The mix was understandably a bit more complex than usual. Aside from the contrasting processing of various tracks, the song also needed a sound effect for the line “I go to parties sometimes until four/It's hard to leave when you can't find the door,” which is followed by a perfectly timed door closing, done in real time by Vitale by shutting the door to Bayshore's bathroom, with a U87 placed about three feet away and in a nicely resonant hallway.

The many guitars on “Life's Been Good” were kept distinct by lots of hard panning. In the verses, Walsh's guitars are panned right and Murcia's reggae-like licks are in the left channel.
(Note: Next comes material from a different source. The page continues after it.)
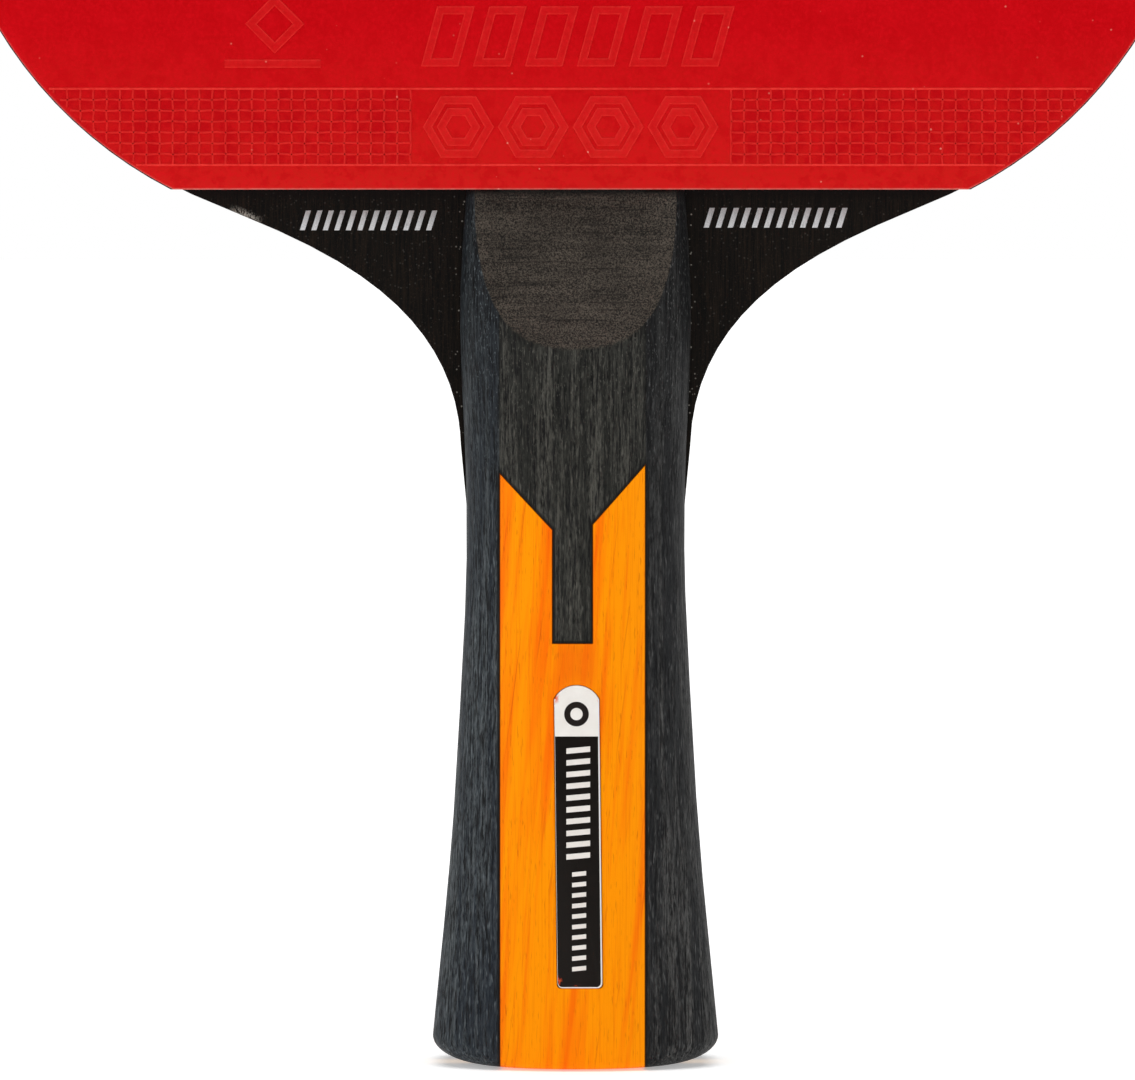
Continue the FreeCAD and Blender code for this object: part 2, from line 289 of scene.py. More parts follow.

Ferguson's island-sounding B-3 is opposite Murcia. Other than what's already been noted, the processing was fairly light. A pair of Lexicon 224s — one set for a hall, the other for a room sound — provides some basic ambience for background and chorus vocals.

Szymczyk mixed each of the three sections separately at the 36-input MCI 500 Series console, monitoring through JBL 4310 speakers. (There were Hidley custom monitors soffited above the console, but Szymczyk says they were turned on only late at night, “When we wanted to get nuts.”) This produced three reels of quarter-inch 2-track mixes. Using three MCI 2-track decks and a lot of trial and error, Szymczyk did crossfades between the two edit points, creating the final eight-minute-plus-long song.

After all that work, “Life's Been Good” almost didn't make the album. Szymczyk says that Walsh began second-guessing himself, wondering if the lyrics would be perceived as condescending or snarky.

“I tried to do the song funny without coming across as a jerk,” Walsh explained in a 1978 BAM magazine interview. “I think I try to be humble, but I also feel I've got some seniority after the years I've put in as a musician. I've got to admit that even being at the top doesn't mean anything.”

“I think the best producing job I ever did was convincing Joe that people would understand he was being facetious,” Szymczyk says. “Me and Vitale double-teamed him.” They won Walsh over, and a good thing, too: “Life's Been Good” would become his biggest hit, topping at Number 12 in Billboard and remaining a staple of classic rock, as well as the theme song for an era of music that, like Wall Street more recently, went someplace amazing for a while and ain't never coming back.